-- START --

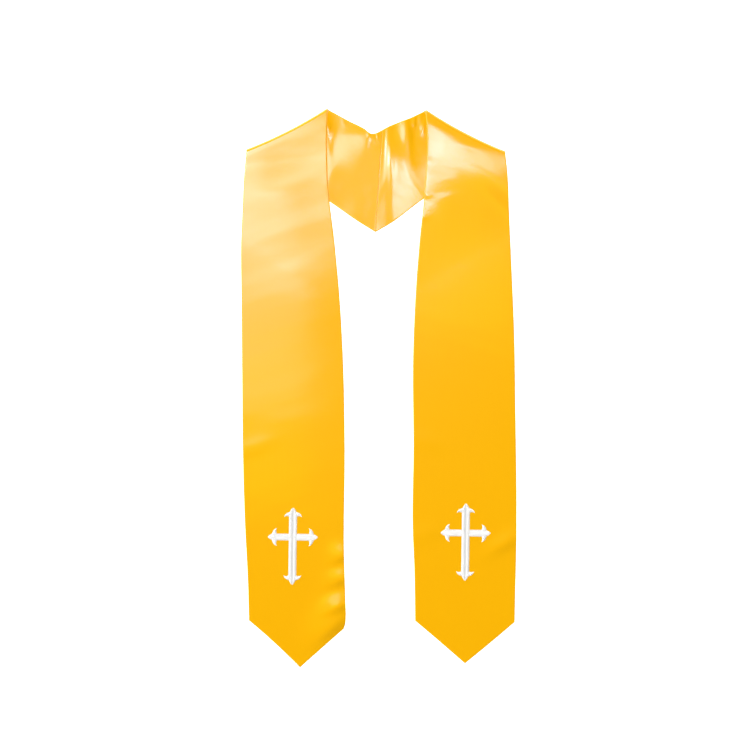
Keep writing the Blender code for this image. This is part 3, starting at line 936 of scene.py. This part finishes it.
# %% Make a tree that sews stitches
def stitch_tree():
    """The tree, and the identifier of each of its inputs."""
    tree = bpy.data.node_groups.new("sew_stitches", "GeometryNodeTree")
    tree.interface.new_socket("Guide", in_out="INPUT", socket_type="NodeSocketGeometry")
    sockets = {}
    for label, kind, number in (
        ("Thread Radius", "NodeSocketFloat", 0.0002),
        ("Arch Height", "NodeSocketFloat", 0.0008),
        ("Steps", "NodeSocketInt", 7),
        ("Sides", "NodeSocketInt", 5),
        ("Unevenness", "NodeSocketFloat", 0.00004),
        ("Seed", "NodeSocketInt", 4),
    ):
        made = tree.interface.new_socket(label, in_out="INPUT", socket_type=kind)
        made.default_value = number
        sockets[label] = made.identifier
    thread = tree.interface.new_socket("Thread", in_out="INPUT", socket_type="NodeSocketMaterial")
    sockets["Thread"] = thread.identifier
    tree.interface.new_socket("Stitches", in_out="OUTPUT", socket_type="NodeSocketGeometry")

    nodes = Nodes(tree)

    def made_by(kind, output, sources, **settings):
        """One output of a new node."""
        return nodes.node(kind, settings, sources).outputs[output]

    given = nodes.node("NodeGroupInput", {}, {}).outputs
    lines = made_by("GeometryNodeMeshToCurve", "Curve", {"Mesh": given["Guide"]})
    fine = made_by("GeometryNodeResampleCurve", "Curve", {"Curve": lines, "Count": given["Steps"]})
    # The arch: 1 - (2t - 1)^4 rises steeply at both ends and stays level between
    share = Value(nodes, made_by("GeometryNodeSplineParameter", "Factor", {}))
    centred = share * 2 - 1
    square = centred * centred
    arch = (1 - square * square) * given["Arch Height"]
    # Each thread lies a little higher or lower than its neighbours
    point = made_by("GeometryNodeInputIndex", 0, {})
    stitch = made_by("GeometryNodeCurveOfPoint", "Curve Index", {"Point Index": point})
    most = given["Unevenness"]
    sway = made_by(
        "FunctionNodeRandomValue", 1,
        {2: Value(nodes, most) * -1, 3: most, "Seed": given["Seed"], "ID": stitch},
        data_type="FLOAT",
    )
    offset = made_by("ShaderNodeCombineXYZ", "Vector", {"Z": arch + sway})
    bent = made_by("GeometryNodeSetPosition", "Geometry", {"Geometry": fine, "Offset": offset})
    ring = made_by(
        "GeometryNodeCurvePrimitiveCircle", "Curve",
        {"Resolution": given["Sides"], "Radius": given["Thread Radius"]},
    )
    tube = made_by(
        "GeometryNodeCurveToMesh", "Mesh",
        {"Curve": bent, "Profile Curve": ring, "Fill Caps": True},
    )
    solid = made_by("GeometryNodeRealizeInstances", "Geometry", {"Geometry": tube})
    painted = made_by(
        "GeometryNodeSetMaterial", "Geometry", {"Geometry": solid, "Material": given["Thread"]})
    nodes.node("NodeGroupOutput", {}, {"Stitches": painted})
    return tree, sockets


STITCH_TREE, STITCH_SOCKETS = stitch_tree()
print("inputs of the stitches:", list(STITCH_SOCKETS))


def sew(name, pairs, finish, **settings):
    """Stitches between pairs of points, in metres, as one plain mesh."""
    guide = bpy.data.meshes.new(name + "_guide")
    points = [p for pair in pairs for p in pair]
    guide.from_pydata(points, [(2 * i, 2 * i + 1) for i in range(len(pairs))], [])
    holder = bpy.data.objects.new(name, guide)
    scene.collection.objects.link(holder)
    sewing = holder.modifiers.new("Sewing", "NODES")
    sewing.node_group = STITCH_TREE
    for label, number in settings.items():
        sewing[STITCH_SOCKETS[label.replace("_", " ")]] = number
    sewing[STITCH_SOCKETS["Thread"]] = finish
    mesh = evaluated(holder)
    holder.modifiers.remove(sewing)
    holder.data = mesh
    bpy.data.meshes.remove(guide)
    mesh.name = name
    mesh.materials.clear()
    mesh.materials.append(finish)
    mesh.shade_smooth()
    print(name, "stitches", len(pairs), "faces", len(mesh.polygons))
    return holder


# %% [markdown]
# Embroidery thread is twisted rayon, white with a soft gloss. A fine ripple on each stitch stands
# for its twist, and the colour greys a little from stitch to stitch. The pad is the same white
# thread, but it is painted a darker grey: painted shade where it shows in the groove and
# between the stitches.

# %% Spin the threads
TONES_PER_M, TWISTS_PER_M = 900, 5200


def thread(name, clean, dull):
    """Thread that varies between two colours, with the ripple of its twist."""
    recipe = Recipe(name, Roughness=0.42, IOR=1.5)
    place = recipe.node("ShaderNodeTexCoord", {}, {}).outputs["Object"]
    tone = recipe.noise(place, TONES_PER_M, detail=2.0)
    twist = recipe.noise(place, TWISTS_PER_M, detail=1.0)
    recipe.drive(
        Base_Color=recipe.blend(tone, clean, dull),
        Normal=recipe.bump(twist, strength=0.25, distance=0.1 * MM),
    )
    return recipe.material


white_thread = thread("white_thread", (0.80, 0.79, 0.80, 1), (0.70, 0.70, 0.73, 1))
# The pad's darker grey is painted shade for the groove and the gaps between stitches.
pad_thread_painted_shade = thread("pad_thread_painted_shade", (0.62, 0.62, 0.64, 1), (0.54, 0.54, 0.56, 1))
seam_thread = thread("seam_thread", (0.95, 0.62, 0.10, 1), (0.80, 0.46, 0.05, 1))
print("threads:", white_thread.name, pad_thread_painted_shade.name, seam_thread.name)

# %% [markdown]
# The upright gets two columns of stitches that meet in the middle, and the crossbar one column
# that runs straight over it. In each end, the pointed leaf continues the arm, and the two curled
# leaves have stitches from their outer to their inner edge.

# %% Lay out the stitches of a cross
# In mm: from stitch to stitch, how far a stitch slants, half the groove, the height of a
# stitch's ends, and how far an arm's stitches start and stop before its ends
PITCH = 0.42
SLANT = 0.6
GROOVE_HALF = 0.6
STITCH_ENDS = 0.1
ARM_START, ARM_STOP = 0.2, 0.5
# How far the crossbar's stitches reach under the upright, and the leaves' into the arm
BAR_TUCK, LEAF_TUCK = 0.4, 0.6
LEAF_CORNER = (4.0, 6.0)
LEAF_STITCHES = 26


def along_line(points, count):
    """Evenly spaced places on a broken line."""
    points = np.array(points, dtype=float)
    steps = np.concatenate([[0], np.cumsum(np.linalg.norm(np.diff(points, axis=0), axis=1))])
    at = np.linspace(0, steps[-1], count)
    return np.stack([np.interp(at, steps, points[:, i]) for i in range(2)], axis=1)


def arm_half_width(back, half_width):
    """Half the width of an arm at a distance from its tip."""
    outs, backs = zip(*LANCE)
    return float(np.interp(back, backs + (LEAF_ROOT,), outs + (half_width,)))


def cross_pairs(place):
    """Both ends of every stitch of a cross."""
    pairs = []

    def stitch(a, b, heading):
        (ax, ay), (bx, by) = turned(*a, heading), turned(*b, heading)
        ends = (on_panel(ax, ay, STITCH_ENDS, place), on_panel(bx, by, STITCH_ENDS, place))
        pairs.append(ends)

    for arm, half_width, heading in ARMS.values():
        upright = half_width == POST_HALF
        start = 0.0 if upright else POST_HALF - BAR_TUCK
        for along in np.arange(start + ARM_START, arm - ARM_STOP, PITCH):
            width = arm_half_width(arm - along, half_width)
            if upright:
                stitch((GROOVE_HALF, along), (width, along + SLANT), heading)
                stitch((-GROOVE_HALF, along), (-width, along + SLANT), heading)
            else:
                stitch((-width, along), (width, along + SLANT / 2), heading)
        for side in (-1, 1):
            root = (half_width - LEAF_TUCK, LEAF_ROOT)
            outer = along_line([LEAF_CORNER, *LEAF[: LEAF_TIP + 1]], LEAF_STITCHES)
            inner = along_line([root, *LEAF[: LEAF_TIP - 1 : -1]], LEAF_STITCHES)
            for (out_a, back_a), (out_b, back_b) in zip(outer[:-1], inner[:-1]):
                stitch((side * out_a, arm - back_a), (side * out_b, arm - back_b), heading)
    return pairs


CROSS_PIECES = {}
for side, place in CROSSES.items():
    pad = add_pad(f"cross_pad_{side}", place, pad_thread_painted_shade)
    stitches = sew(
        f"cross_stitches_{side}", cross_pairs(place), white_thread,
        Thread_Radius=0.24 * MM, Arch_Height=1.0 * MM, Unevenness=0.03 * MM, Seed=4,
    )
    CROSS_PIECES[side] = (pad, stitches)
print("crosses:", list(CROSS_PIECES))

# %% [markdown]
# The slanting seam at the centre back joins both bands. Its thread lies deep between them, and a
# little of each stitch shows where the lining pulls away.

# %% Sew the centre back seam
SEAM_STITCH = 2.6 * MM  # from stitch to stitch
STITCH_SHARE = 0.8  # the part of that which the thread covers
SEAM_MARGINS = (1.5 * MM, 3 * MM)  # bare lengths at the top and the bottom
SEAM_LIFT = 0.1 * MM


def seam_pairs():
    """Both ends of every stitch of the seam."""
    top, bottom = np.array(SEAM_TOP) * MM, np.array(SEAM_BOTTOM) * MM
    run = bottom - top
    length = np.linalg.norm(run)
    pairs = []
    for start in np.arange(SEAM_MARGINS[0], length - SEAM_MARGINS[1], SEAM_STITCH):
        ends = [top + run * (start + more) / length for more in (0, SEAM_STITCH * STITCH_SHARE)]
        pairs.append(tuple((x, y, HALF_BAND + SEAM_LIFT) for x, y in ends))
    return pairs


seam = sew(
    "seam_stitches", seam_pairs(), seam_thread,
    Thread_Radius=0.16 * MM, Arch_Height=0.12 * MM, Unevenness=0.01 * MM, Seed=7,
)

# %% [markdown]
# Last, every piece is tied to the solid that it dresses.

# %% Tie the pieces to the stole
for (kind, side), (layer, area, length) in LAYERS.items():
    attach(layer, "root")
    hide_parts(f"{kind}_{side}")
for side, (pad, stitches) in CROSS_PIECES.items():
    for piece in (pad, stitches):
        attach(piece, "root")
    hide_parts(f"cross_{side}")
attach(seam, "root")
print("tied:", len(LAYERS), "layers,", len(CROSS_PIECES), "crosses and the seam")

-- END --

TO BE DONE
Everything from the first line through the line containing "return nodes.node(kind, settings, sources).outputs[output]" should be quoted exactly, and nothing beyond it.

RESPONSE BELOW
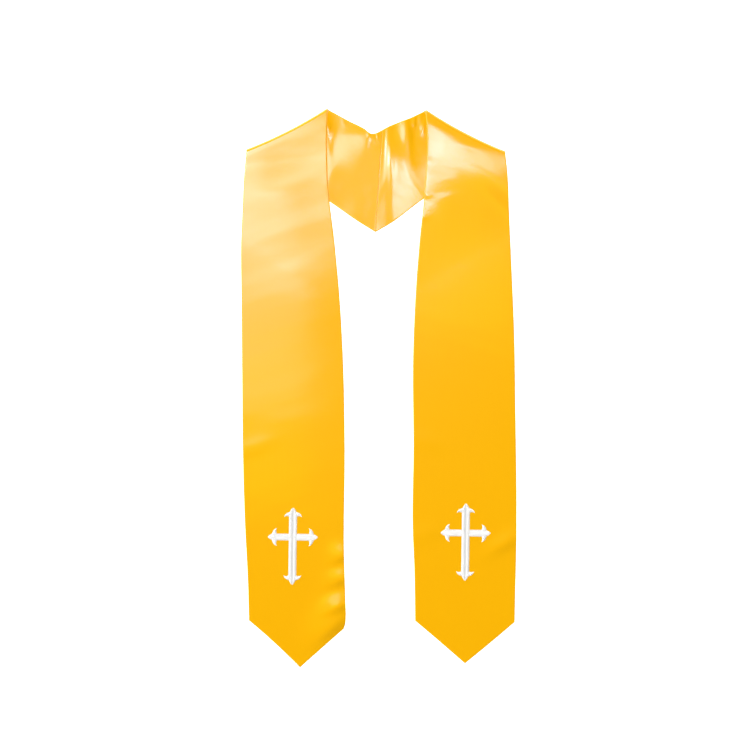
Keep writing the Blender code for this image. This is part 3, starting at line 936 of scene.py. This part finishes it.
# %% Make a tree that sews stitches
def stitch_tree():
    """The tree, and the identifier of each of its inputs."""
    tree = bpy.data.node_groups.new("sew_stitches", "GeometryNodeTree")
    tree.interface.new_socket("Guide", in_out="INPUT", socket_type="NodeSocketGeometry")
    sockets = {}
    for label, kind, number in (
        ("Thread Radius", "NodeSocketFloat", 0.0002),
        ("Arch Height", "NodeSocketFloat", 0.0008),
        ("Steps", "NodeSocketInt", 7),
        ("Sides", "NodeSocketInt", 5),
        ("Unevenness", "NodeSocketFloat", 0.00004),
        ("Seed", "NodeSocketInt", 4),
    ):
        made = tree.interface.new_socket(label, in_out="INPUT", socket_type=kind)
        made.default_value = number
        sockets[label] = made.identifier
    thread = tree.interface.new_socket("Thread", in_out="INPUT", socket_type="NodeSocketMaterial")
    sockets["Thread"] = thread.identifier
    tree.interface.new_socket("Stitches", in_out="OUTPUT", socket_type="NodeSocketGeometry")

    nodes = Nodes(tree)

    def made_by(kind, output, sources, **settings):
        """One output of a new node."""
        return nodes.node(kind, settings, sources).outputs[output]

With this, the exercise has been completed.